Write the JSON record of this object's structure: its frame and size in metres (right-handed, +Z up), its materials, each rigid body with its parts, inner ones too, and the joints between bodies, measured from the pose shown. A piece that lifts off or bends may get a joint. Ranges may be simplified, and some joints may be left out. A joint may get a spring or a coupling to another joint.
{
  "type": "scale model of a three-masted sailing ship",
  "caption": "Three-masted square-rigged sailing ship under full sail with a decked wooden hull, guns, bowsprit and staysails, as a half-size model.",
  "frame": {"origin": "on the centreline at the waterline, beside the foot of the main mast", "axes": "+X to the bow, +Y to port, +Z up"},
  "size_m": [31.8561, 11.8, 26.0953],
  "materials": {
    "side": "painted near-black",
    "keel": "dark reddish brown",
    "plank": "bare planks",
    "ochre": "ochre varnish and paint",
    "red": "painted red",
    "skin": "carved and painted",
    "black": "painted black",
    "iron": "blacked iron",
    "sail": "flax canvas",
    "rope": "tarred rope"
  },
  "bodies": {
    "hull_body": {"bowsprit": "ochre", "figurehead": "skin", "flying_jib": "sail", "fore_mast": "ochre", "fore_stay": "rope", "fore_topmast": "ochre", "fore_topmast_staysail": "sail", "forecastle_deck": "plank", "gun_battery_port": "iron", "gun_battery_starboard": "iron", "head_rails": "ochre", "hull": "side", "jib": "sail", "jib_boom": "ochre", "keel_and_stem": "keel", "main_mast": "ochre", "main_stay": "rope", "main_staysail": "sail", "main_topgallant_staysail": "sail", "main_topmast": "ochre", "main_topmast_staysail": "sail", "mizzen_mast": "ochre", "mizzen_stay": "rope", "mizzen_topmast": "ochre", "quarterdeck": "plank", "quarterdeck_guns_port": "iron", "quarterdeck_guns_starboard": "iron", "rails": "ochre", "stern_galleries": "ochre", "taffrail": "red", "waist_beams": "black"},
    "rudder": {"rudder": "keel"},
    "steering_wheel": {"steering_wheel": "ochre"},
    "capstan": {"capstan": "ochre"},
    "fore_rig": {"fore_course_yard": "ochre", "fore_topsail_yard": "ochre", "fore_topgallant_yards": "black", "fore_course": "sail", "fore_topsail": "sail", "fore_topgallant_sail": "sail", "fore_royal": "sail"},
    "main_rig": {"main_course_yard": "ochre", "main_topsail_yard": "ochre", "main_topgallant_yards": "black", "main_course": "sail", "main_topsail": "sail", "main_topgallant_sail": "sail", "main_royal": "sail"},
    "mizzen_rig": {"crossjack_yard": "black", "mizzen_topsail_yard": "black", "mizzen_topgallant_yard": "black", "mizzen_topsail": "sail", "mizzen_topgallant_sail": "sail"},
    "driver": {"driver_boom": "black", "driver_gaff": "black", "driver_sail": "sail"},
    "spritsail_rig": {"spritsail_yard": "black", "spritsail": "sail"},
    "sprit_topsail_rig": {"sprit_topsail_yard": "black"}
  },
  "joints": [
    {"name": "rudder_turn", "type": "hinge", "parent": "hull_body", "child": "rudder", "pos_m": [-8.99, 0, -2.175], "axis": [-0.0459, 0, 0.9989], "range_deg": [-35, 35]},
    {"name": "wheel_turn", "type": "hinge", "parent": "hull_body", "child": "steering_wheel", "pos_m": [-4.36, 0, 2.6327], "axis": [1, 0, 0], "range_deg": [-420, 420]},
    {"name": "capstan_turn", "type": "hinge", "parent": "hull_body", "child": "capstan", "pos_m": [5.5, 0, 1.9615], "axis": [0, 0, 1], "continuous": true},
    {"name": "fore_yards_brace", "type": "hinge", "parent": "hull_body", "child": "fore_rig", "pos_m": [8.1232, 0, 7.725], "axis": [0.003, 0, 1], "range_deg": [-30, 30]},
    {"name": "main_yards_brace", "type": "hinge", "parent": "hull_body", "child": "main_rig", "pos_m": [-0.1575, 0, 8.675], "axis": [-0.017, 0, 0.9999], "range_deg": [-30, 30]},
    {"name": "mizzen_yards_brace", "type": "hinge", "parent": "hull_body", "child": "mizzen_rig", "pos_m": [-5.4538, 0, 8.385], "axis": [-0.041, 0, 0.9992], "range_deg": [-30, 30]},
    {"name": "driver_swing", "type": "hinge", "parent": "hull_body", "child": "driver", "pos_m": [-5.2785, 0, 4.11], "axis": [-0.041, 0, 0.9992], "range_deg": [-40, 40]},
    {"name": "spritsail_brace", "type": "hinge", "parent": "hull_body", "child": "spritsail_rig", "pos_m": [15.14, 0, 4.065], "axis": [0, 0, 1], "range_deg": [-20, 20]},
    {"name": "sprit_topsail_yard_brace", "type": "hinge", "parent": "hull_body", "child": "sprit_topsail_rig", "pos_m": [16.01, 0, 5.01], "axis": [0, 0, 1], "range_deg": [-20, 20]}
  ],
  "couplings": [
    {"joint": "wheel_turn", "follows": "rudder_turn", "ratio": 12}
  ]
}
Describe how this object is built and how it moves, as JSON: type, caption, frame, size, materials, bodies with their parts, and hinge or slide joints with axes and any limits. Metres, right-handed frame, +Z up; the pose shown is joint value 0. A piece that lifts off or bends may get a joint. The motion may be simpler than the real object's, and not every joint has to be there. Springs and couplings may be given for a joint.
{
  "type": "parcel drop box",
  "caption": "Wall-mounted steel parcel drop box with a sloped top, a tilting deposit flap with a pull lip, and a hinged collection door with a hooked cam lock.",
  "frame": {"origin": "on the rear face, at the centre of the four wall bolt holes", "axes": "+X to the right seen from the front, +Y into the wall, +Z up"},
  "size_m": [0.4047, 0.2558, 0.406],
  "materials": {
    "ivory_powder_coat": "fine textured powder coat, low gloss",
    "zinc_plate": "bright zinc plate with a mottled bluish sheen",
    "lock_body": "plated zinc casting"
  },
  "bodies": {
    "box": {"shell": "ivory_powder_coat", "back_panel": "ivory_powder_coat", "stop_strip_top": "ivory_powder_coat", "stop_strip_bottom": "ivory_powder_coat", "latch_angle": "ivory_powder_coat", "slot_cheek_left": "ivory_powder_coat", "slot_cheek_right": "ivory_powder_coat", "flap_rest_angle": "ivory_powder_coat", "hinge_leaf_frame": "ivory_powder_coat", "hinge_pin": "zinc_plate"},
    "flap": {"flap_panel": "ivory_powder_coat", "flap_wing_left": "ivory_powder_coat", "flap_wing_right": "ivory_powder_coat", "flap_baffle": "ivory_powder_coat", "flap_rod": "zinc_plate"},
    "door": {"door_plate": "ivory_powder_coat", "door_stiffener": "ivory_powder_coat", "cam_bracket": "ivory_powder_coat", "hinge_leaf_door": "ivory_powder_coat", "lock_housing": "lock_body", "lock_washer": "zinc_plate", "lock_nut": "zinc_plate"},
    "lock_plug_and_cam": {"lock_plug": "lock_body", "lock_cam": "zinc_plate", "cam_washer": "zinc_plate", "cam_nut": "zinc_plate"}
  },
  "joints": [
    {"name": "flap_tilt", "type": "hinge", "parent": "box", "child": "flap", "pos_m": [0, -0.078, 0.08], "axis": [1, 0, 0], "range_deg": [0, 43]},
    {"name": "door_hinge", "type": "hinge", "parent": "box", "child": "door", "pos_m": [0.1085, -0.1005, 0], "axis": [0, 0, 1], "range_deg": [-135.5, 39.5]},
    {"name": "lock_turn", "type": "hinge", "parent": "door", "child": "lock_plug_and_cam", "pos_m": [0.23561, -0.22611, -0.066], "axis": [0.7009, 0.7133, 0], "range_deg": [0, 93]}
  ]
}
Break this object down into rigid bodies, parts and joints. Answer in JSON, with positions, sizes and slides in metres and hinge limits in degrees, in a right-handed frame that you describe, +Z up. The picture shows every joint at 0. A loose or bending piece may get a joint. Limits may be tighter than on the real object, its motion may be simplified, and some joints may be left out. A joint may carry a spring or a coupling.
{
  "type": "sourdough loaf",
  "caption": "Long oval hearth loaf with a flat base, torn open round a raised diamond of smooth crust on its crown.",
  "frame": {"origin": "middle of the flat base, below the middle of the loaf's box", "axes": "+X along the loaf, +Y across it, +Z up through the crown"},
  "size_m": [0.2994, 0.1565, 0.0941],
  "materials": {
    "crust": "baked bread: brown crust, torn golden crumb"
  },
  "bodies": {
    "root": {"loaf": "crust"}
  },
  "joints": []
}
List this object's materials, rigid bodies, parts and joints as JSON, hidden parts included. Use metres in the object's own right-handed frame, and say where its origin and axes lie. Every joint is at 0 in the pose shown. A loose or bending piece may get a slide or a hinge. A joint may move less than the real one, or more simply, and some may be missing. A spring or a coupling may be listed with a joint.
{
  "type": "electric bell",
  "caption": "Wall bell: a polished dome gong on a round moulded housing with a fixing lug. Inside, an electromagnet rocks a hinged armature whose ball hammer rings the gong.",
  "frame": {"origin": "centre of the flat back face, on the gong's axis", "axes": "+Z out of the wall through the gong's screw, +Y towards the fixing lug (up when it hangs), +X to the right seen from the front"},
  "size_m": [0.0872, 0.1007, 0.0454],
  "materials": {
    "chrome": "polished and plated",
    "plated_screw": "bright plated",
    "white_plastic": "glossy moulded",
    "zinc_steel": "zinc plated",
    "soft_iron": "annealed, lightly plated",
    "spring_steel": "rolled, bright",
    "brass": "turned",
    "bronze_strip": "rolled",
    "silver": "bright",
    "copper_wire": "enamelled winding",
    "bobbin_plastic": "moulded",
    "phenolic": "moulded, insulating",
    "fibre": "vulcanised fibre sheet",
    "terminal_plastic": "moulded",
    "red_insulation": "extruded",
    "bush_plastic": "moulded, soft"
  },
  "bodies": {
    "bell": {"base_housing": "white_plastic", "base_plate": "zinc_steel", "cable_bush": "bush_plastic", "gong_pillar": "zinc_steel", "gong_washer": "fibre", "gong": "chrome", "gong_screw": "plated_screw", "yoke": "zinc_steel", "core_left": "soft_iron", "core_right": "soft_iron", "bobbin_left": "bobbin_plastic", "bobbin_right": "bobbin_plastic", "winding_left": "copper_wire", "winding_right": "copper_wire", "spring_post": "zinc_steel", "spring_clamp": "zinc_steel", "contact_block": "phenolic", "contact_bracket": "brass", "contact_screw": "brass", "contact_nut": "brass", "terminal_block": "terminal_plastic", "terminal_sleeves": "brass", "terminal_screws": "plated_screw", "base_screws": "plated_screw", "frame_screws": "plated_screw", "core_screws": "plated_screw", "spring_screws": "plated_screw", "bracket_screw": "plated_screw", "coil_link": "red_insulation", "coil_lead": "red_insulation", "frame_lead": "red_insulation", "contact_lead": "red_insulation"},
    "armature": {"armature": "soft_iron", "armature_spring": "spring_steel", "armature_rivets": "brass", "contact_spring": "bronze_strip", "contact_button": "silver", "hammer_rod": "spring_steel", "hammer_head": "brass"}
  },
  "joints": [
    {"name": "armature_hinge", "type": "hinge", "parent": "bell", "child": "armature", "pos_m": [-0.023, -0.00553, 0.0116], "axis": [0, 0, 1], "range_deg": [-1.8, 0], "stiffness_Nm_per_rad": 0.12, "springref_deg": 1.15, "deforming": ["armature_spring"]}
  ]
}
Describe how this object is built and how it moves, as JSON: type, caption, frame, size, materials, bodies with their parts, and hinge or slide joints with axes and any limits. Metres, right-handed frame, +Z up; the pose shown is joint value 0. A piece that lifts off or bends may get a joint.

WHAT YOU HAVE TO DO. Every line in the data above that contains "bending" needs to be copied.

TASK RESULT.
Break this object down into rigid bodies, parts and joints. Answer in JSON, with positions, sizes and slides in metres and hinge limits in degrees, in a right-handed frame that you describe, +Z up. The picture shows every joint at 0. A loose or bending piece may get a joint. Limits may be tighter than on the real object, its motion may be simplified, and some joints may be left out. A joint may carry a spring or a coupling.
List this object's materials, rigid bodies, parts and joints as JSON, hidden parts included. Use metres in the object's own right-handed frame, and say where its origin and axes lie. Every joint is at 0 in the pose shown. A loose or bending piece may get a slide or a hinge. A joint may move less than the real one, or more simply, and some may be missing. A spring or a coupling may be listed with a joint.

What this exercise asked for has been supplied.